>> START PROVIDED MATERIAL

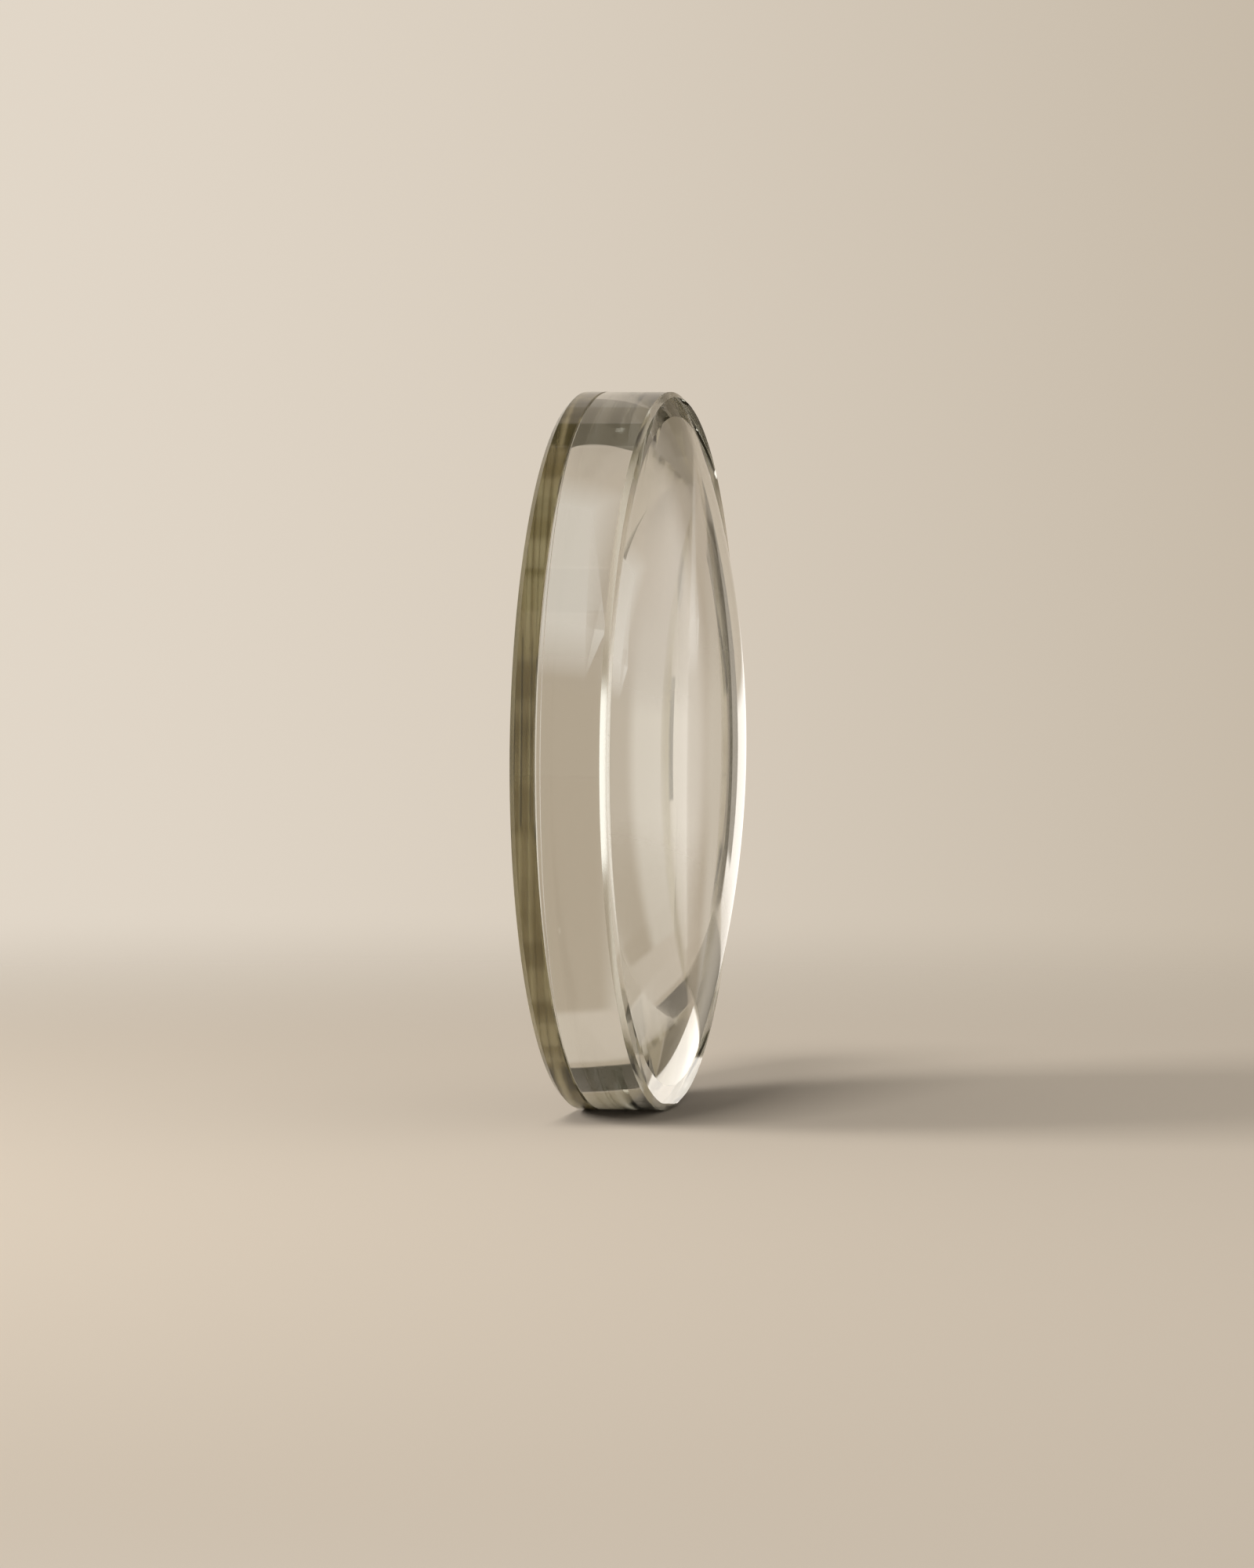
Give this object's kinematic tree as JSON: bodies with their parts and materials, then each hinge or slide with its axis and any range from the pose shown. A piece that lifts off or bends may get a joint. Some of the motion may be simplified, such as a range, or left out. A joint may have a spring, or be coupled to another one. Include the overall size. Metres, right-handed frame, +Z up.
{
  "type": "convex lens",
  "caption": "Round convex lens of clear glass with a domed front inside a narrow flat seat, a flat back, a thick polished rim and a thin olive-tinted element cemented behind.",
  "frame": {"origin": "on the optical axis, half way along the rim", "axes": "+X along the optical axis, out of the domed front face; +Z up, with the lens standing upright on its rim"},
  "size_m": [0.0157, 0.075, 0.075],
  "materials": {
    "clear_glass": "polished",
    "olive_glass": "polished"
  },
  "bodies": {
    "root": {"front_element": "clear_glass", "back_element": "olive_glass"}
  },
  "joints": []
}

>> END PROVIDED MATERIAL
>> START PROVIDED MATERIAL

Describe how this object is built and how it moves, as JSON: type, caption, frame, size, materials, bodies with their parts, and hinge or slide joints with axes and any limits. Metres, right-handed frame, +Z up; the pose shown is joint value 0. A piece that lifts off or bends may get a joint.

>> END PROVIDED MATERIAL

### WHAT TO DO
In the data above, how many lines contain the string "parts"? Answer with the number only.

### FINISHED EXERCISE
2